I decided not to inflict my incoming culture crash on my friends and co-workers this time. I had a very rough landing last time, and they were very patient with me, but I wanted to spare them having to go through it again. So I'm staying at my sister's house in Chattanooga for a few days. I plan to return to Mobile on Monday, and I'll be hitting the ground running.
Bernard and I are extremely happy with the progress made by our workers in the three short weeks we were all together. In the last two days, especially, everything really started clicking, with everyone gaining confidence in their skills and fine-tuning their workmanship. We ended our last work session with a party at our neighborhood bar/cafe. There was a lot of music and laughter and dancing. It made for a happy note on which to end our stay.
Packing was a challenge, but we ultimately brought home a lot of absolutely smashing jewelry and key chains and fan pulls, not to mention I don't know how many pounds of beads -- enough that we had to ask Bernard to wait outside the airport doors until we'd passed through baggage weigh-in, just in case we needed to send some of them back to Somanya with him. But we passed.
The goodbye was hard for me. I don't know how long it will be before I can go back, and I already miss my friends in Somanya, especially Bernard. I've gotten so used to him being right there, always ready with his wise counsel when I get bogged down in cross-cultural confusion, so sensitive and attentive to our needs and wants and feelings, his humor adding so much fun and flavor to the mix of impressions and reactions and emotions that now make up my sense of Africa. It would be a very different place for me without his presence there. I only hope I can learn enough from him to be able to continue this project without him when, as will inevitably happen, he moves on to other things some day.
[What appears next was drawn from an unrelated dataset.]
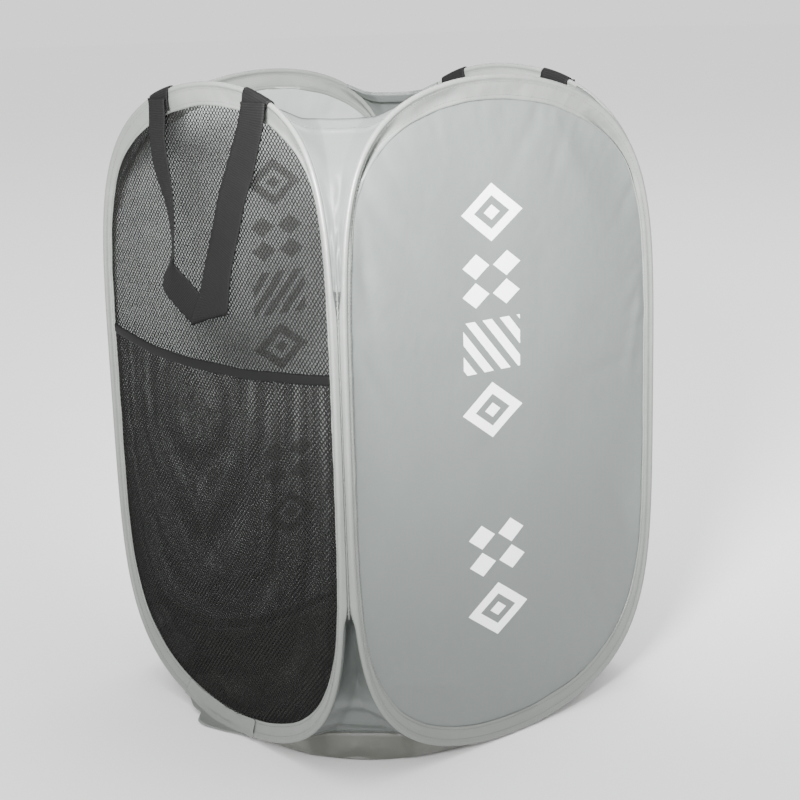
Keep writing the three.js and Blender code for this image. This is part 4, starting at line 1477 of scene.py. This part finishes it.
def plain_strap(half_width=18):
    """A strap that hangs evenly and leans out from the wall at the bottom of its bend."""
    t = np.linspace(0, 1, 15)[:, None]
    top, leg = np.array([75, 579]), np.array([74, 500])
    bend, low = np.array([52, 398]), np.array([0, 396])
    half = (1 - t) ** 3 * top + 3 * (1 - t) ** 2 * t * leg + 3 * (1 - t) * t * t * bend + t**3 * low
    path = np.concatenate([half * [-1, 1], half[-2::-1]])
    way = np.gradient(path, axis=0)
    way /= np.linalg.norm(way, axis=1)[:, None]
    side = np.stack([-way[:, 1], way[:, 0]], 1)
    share = np.linspace(-1, 1, len(path))
    lean = np.radians(38) * (1 - share**2) ** 2
    out = 6.2 + 7.5 * np.sin(lean)
    across, off = side * half_width * np.cos(lean)[:, None], half_width * np.sin(lean) * 0.62
    rows = np.c_[path - across, out + off, path + across, out - off]
    rows[:, [0, 3]] += TABS_MIDDLE
    return rows


rows = plain_strap()
ends = rows[0, [0, 3]], rows[-1, [0, 3]]
back_strap = make_strap("back_strap", rows, ends, 2, "back_loop", "back_handle")
for piece in (front_strap, back_strap):
    print(piece.name, declare_sheet(piece))

# %% [markdown]
# ## Stitches
# The hamper is sewn with lockstitch, which shows as a row of short threads. A seam is given to
# the tree as a line of points. The tree walks along it and lays down one short thread for each
# stitch, so the stitch length is a single number.

# %% Stitch tree
def stitch_tree():
    bench, given = start_tree("stitches", {"Length": float, "Thread": float})
    add = bench.add
    line = add("GeometryNodeMeshToCurve", None, {"Mesh": given["Carrier"]})[0]
    sockets = {"Curve": line, "Length": given["Length"]}
    line = add("GeometryNodeResampleCurve", {"mode": "LENGTH"}, sockets)[0]
    tangent = add("GeometryNodeInputTangent")[0]
    turn = add("FunctionNodeAlignRotationToVector", {"axis": "X"}, {"Vector": tangent})[0]
    ball = add("GeometryNodeMeshIcoSphere", None, {"Radius": 1.0, "Subdivisions": 1})[0]
    long, thin = given["Length"] * 0.42, given["Thread"] / 2  # so that stitches don't quite meet
    size = add("ShaderNodeCombineXYZ", None, {0: long, 1: thin, 2: thin})[0]
    thread = add("GeometryNodeTransform", None, {"Geometry": ball, "Scale": size})[0]
    smooth_thread = add("GeometryNodeSetShadeSmooth", None, {"Geometry": thread})[0]
    placed = {"Points": line, "Instance": smooth_thread, "Rotation": turn}
    stitches = add("GeometryNodeInstanceOnPoints", None, placed)[0]
    end_tree(bench, stitches, given["Finish"])
    return bench


stitching = stitch_tree()
STITCH, THREAD = 3.1 * MM, 0.5 * MM


def sew(name, lines, length=STITCH, thread=THREAD):
    """Stitches along lines of points."""
    points, edges, count = [], [], 0
    for line in lines:
        points.append(line)
        step = np.arange(count, count + len(line) - 1)
        edges.append(np.stack([step, step + 1], 1))
        count += len(line)
    carrier = carrier_mesh(np.concatenate(points), edges=np.concatenate(edges))
    values = {"Length": length, "Thread": thread, "Finish": grey_thread}
    return grow(name, stitching, carrier, values)


print(f"a stitch every {STITCH / MM:.1f} mm, in thread {THREAD / MM:.1f} mm thick")

# %% [markdown]
# ## Seams
# Two rows of stitches run round every binding, on both faces: one in the groove beside the
# roll and one near the free edge. Others hold the gussets' hems and feet. They take their
# lines from the same sections and grids as the cloth, so they lie on it everywhere.

# %% Seams
GROOVE_POINT, EDGE_POINT = 8, 2  # of the section, on the outer face
INNER_FACE = BAND_POINTS + ROLL_POINTS  # the section's first point on the inner one


def binding_seams(wall):
    """Four lines: groove and free edge, on the outer and on the inner face."""
    station = np.linspace(0, STATIONS, STATIONS + 1)
    section = binding_section(hoops[wall], station % STATIONS, 3 + 10 * wall)
    lines = []
    outer, inner = [(GROOVE_POINT, 0.1), (EDGE_POINT, 0.12)], [(0, -0.1), (6, -0.12)]
    for k, lift in outer + [(INNER_FACE + k, lift) for k, lift in inner]:
        inwards, outwards = section[k]
        lines.append(on_wall(hoops[wall].off(station, inwards, outwards + lift * MM), wall))
    return lines


for wall in range(4):
    seams = sew(f"{WALLS[wall]}_binding_stitches", binding_seams(wall))
    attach(seams, f"{WALLS[wall]}_wall")
print("stitches round one binding:", len(seams.data.polygons) // 20)

for corner, rows in gusset_seams.items():
    if corner == OPEN_CORNER:
        # its two layers fold apart, and the seam would tear between them
        continue  # its gusset is two layers, each on its own wall, and gets no stitches
    lines = []
    for grid, row in rows:
        lift = grid_normals(grid)[row] * 1.15 * MM
        lines += [grid[row] + lift, grid[row] - lift]
    seams = sew("_".join(CORNERS[corner]) + "_gusset_stitches", lines)
    follow_corner(seams, corner)
print("stitches at one corner's gussets:", len(seams.data.polygons) // 20)

# %% [markdown]
# ## Corner seams
# Along the middle of their sides, neighbouring hoops are whipped together over a narrow welt of
# nylon. The welt is a slim tube that the thread waists at every stitch, and the stitches climb
# round it as a zigzag.

# %% Corner seams
PITCH = 7 * MM  # from stitch to stitch
WELT_SIDES = 12


def make_welt(name, corner):
    height = np.linspace(SEAM_LOW - 2 * MM, SEAM_HIGH + 2 * MM, 281)
    angle = np.linspace(0, 2 * np.pi, WELT_SIDES, endpoint=False)
    waist = 0.46 - 0.07 * np.abs(np.cos(np.pi * height / PITCH)) ** 8
    to_end = np.minimum(height - height[0], height[-1] - height)
    taper = np.sqrt(np.clip(to_end / (3 * MM), 0.02, 1))[:, None]
    radius = waist[:, None] * (1 + 0 * angle) * MM
    x = SEAM + radius * taper * np.cos(angle)
    y = -SEAM + radius * taper * np.sin(angle)
    grid = turned(np.stack([x, y, height[:, None] + 0 * x], -1), corner).reshape(-1, 3)
    faces = [tuple(f) for f in grid_faces(len(height), WELT_SIDES, closed_columns=True)]
    faces += [tuple(range(WELT_SIDES)), tuple(range(len(grid) - WELT_SIDES, len(grid)))[::-1]]
    return facing_out(new_piece(name, grid, faces, lit_band_nylon))


def make_whipping(name, corner):
    height = np.arange(SEAM_LOW + 4 * MM, SEAM_HIGH - 4 * MM, PITCH / 2)
    side = np.where(np.arange(len(height)) % 2, 1.0, -1.0) * 0.8 * MM * 0.7
    lines = []
    for out in (0.5 * MM, -0.5 * MM):
        lines.append(turned(np.c_[SEAM + side + out, -SEAM + side - out, height], corner))
    return sew(name, lines, math.hypot(PITCH / 2, 1.6 * MM), 0.45 * MM)


def make_corner_seam(corner):
    first, second = CORNERS[corner]
    welt = make_welt(f"{first}_{second}_welt", corner)
    for piece in (welt, make_whipping(f"{first}_{second}_whipping", corner)):
        if corner == OPEN_CORNER:
            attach(piece, "left_wall")
        else:
            follow_corner(piece, corner)
    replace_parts(welt, f"{first}_{second}_corner_seam")
    return welt


for corner in range(4):
    welt = make_corner_seam(corner)
print("faces of a welt:", len(welt.data.polygons))

# %% [markdown]
# ## Close the scene
# Every solid of the frame is now dressed or hidden in a binding, and any that still shows gets
# the finish of its kind.

# %% Close the scene
for name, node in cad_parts.items():
    if not node.hide_render and not name.endswith(("wire", "ferrule")):
        node.data.materials.clear()
        node.data.materials.append(webbing if "handle" in name else shaded_gusset_nylon)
But that's for later. What lies immediately ahead is the part he can't help with; the part I find most daunting -- the marketing here in the U.S. I'm trying to school myself to think of it as an exciting challenge. I'm trying to keep faith that the help we need will appear when we need it, as it always has with this project. I'm trying to stay open to that help in all the many unexpected forms it may take; to stay alert enough to recognize it, quick enough to grab it, strong enough to hold onto it, and sensitive enough to nurture it. But I'm scared. The ante is so much higher now that eight people are counting on this project for a steady, ongoing source of income that has the potential to transform their lives, the lives of their present and future families, and, to a lesser extent, the welfare of an entire community.
But there are a few things I've learned from this project, important things, I think. I've learned that fear evaporates when you turn and run straight at it, so that's what I'm going to do again this time. I've learned that when you ask for things for the right reasons, help appears. And I've learned -- or rather relearned -- that when individual people commit to pooling their good intentions and resources, they truly can change the world. I'm one of the fortunate ones in having had the opportunity to see that happen first hand. I thank each one of you for that.